Patrimoine visible aujourd’hui : indices et vestiges de la seigneurie médiévale

Que reste-t-il de ce morcellement féodal ? Sur le terrain, on peut encore observer :

  • Des toponymes révélateurs : “La Motte”, “La Justice”, “Le Temple”, indiciant la présence passée d’une maison forte ou d’une potence seigneuriale.
  • Des églises romanes gardant les marques des familles donatrices (blasons sculptés, inscriptions commémoratives).
  • Des fossés d’anciens enclos, décelables en lisière de bosquets ou à travers de vieux plans cadastraux.
  • L’alignement de fermes autour d’une “rue principale”, vestige de la structure communautaire médiévale.

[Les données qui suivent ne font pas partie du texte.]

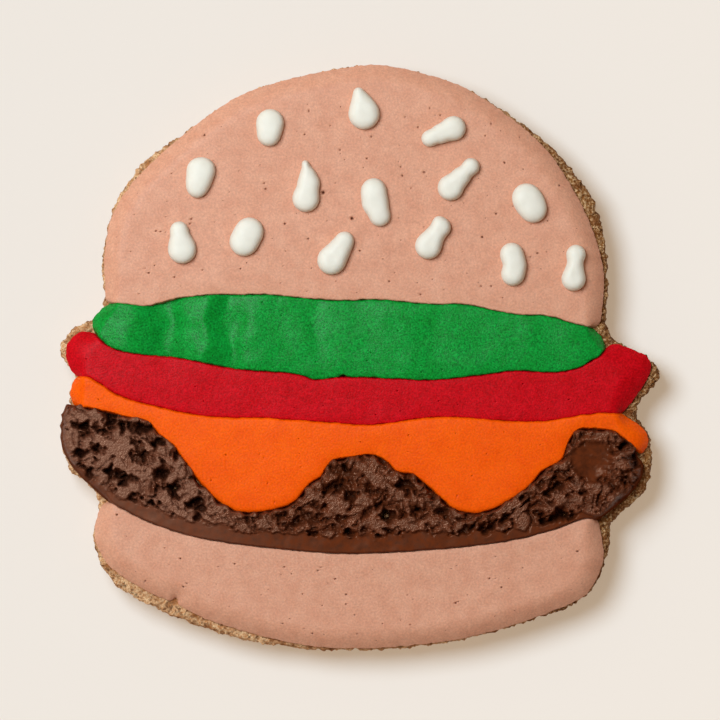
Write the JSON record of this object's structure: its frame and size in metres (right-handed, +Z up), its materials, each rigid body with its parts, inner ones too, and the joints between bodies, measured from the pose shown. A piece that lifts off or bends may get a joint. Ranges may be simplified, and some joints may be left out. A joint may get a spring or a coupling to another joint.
{
  "type": "frosted dog biscuit",
  "caption": "Flat baked dog biscuit cut as a hamburger, with pools of set icing for bun, lettuce, tomato, cheese and patty, and raised white seeds on the crown.",
  "frame": {"origin": "middle of the underside, under the middle of the biscuit's box", "axes": "+X to the right end of the bun, +Y to its crown, +Z up out of the icing"},
  "size_m": [0.1002, 0.0978, 0.0118],
  "materials": {
    "baked_crumb": "dry, coarse baked crumb, golden brown",
    "bun_icing": "matte set icing, peach tan, with small air-bubble pits",
    "lettuce_icing": "matte set icing, deep green, finely sugary",
    "tomato_icing": "matte set icing, red, finely sugary",
    "cheese_icing": "smooth satin set icing, bright orange",
    "patty_icing": "rough dabbed icing, chocolate brown, semi-gloss",
    "seed_icing": "smooth satin set icing, warm white"
  },
  "bodies": {
    "root": {"biscuit": "baked_crumb", "bun_top_icing": "bun_icing", "lettuce_icing": "lettuce_icing", "tomato_icing": "tomato_icing", "cheese_icing": "cheese_icing", "patty_icing": "patty_icing", "bun_bottom_icing": "bun_icing", "seed_01": "seed_icing", "seed_02": "seed_icing", "seed_03": "seed_icing", "seed_04": "seed_icing", "seed_05": "seed_icing", "seed_06": "seed_icing", "seed_07": "seed_icing", "seed_08": "seed_icing", "seed_09": "seed_icing", "seed_10": "seed_icing", "seed_11": "seed_icing", "seed_12": "seed_icing", "seed_13": "seed_icing", "seed_14": "seed_icing"}
  },
  "joints": []
}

Les archives d’Ancien Régime, conservées à Blois et à Vendôme, regorgent de mentions sur ces anciennes seigneuries, permettant parfois de reconstituer la géographie féodale du secteur. Des recherches modernes, comme celles du Centre de Recherche du Château de Versailles et du service régional du patrimoine du Centre-Val de Loire, ont également aidé à cartographier ces réseaux de pouvoirs.

Explorer aujourd’hui le Moyen Âge autour de Seur

Étudier l’organisation féodale autour de Seur, c’est promener son regard sur un paysage façonné par mille ans d’histoire, parsemé de traces parfois ténues mais ô combien parlantes. Chaque croix de chemins, chaque nom de lieu-dit, chaque alignement de moulins raconte une histoire de pouvoir et de dépendance, de négociation et d’identité locale. De nombreux villages, comme Mont-près-Chambord, Cheverny ou Candé-sur-Beuvron, offrent encore à découvrir ces héritages à travers balades historiques, lectures de paysage ou exploration des registres paroissiaux.

Pour ceux qui souhaitent pousser la porte de l’histoire, de nombreux documents sont accessibles aux Archives départementales du Loir-et-Cher (consultables en salle ou en ligne), et l’Inventaire du Patrimoine du Centre-Val de Loire propose une base de données sur les maisons fortes, moulins et traces de seigneuries. C’est une invitation à porter un autre regard sur le quotidien d’autrefois, à la découverte des racines de nos villages et de leurs horizons anciens.